- Yale High School Gymnasium
- U.S. National Register of Historic Places
- Location: 414 Lincoln St. Yale, Iowa
- Coordinates: 41°46′27.9″N 94°21′25.8″W﻿ / ﻿41.774417°N 94.357167°W
- Area: less than one acre
- Built: 1932
- Architect: Halver R. Straight
- NRHP reference No.: 100003261
- Added to NRHP: December 28, 2018

= Yale High School Gymnasium =

Historic building in Yale, Iowa, USA

The Yale High School Gymnasium is a historic building located in Yale, Iowa, United States. Completed in 1932, it was the first round gymnasium built in the state of Iowa. It was designed by Halver R. Straight, a mechanical engineer whose primary work was in the ceramics industry with the construction of silos, and this building is similarly constructed with clay tiles. The gymnasium served the local high school basketball teams until 1961 when it was consolidated with the schools in Jamaica and Bagley.
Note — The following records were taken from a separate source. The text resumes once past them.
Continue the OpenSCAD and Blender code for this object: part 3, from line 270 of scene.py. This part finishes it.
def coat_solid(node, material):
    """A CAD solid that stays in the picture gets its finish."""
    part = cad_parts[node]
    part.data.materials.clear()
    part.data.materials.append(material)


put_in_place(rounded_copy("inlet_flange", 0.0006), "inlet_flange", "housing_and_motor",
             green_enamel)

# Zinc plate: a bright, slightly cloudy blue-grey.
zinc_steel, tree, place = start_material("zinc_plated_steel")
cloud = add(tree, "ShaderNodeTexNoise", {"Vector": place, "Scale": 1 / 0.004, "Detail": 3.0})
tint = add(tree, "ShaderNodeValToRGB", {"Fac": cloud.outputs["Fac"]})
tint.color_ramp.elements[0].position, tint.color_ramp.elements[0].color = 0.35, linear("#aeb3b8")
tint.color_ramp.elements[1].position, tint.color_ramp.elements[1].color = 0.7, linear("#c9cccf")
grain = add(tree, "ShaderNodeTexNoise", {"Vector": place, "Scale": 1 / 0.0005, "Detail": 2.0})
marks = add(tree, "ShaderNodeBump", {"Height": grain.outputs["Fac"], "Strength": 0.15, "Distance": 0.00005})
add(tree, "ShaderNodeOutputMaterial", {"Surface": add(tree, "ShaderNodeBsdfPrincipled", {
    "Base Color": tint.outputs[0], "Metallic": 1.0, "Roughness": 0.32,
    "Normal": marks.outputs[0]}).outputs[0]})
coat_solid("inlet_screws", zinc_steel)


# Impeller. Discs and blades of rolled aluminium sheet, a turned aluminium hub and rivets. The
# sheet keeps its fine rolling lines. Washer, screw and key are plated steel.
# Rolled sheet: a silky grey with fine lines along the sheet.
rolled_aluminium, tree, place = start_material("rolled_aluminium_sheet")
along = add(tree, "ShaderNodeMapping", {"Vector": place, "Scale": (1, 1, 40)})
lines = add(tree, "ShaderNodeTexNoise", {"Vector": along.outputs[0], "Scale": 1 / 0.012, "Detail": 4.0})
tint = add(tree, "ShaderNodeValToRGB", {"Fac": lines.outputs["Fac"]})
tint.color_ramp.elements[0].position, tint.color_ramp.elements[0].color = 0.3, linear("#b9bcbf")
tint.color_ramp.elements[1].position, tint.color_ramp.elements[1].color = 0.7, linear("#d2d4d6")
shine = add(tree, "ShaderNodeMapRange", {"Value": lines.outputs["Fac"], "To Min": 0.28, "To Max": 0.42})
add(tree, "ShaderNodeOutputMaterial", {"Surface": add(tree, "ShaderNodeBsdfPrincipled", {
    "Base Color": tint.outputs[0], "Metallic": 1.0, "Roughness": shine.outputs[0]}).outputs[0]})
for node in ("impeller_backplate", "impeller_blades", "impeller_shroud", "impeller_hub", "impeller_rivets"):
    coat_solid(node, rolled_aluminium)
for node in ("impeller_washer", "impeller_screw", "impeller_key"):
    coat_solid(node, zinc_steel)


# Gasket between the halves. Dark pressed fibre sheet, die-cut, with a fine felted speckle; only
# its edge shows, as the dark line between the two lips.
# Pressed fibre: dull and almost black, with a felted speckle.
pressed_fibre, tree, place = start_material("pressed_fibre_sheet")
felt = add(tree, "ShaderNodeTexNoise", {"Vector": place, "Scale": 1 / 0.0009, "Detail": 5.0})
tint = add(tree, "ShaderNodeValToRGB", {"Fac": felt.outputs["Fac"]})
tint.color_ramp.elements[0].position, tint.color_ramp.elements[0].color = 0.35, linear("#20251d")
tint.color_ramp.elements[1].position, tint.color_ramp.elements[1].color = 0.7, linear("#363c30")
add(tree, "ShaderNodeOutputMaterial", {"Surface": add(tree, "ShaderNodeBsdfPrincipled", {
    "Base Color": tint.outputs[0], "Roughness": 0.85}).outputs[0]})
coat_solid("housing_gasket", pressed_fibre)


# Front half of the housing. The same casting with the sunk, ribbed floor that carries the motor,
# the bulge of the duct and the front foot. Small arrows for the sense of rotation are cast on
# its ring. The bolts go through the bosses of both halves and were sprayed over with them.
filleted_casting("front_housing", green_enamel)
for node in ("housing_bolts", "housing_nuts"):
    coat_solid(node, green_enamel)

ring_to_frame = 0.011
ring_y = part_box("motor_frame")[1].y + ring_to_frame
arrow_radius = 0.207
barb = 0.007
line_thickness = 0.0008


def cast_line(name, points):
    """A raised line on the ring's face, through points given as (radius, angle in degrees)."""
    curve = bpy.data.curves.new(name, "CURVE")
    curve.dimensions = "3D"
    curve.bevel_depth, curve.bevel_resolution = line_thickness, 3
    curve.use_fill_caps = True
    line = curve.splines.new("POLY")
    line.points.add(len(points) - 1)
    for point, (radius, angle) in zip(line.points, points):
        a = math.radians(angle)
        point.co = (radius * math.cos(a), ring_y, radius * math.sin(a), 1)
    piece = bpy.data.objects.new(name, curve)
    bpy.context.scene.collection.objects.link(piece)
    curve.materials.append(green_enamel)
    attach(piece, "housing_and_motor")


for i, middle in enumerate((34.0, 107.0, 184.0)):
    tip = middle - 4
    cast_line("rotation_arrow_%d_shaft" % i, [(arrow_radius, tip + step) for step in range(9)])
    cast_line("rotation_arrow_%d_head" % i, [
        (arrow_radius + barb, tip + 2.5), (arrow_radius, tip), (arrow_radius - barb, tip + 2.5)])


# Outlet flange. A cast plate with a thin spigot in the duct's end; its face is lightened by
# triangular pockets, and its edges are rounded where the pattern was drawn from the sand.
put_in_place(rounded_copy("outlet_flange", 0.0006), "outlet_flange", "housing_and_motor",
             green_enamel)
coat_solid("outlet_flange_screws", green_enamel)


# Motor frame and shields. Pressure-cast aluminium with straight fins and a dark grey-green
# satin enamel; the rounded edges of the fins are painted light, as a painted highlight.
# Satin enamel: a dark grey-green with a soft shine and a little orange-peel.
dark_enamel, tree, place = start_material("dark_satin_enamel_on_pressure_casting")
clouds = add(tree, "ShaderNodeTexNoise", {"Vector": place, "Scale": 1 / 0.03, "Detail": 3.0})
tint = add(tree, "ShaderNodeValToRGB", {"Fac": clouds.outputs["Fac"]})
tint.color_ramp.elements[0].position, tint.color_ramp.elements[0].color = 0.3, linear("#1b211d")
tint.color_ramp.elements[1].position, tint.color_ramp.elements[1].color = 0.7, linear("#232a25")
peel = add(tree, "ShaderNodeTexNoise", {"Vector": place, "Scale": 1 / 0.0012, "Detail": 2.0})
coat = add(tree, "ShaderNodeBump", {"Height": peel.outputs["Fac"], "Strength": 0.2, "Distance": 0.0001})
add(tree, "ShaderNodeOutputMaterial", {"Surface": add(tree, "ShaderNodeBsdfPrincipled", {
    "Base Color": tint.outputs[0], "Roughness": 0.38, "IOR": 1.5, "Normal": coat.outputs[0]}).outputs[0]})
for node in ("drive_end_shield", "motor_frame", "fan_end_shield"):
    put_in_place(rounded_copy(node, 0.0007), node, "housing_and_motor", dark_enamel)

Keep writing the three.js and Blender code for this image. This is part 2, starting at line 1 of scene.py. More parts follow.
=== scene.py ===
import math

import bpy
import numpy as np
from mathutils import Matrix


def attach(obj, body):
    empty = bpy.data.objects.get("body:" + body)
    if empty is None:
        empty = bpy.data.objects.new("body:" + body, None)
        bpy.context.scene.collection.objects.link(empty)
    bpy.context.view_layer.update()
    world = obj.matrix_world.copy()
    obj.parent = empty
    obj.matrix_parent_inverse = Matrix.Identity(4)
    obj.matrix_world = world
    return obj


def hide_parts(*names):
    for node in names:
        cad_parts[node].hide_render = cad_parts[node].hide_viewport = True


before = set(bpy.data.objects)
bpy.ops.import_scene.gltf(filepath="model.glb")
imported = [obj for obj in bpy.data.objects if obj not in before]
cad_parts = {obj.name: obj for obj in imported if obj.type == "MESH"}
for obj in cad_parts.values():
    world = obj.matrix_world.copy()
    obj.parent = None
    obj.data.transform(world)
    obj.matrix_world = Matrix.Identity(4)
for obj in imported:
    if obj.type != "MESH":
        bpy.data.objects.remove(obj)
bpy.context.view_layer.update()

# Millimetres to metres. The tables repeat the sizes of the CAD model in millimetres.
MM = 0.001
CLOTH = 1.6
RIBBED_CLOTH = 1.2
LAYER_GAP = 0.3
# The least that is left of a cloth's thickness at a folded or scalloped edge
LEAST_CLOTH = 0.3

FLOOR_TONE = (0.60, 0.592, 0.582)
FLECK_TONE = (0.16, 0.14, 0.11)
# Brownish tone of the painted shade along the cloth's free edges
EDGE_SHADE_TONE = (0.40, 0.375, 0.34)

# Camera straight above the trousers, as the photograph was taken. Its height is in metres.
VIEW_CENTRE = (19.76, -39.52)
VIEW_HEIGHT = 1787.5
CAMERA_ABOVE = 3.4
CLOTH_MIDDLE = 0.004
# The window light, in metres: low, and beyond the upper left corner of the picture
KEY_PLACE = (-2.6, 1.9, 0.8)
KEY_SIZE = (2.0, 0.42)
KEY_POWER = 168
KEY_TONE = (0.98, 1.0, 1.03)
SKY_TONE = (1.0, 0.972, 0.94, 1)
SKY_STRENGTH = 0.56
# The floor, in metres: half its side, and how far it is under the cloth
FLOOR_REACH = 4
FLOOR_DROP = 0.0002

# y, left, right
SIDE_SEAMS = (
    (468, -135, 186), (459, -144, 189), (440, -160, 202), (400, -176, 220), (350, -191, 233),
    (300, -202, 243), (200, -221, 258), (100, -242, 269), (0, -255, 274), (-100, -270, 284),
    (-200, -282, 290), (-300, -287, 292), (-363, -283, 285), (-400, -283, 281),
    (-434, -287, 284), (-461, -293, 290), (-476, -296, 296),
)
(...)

From then until 1989 it was used for the elementary school's physical education classes. It was then open for use by the local community. Through the years the building also hosted band concerts, commencements, plays, banquets, and a game by the Harlem Globetrotters. The circumference of the structure measures 242 ft. The interior building features a small court that measures 65 by 30 ft, a stage, and bleachers. Its design was impractical as the court was adjacent with the block walls. The building was listed on the National Register of Historic Places in 2018.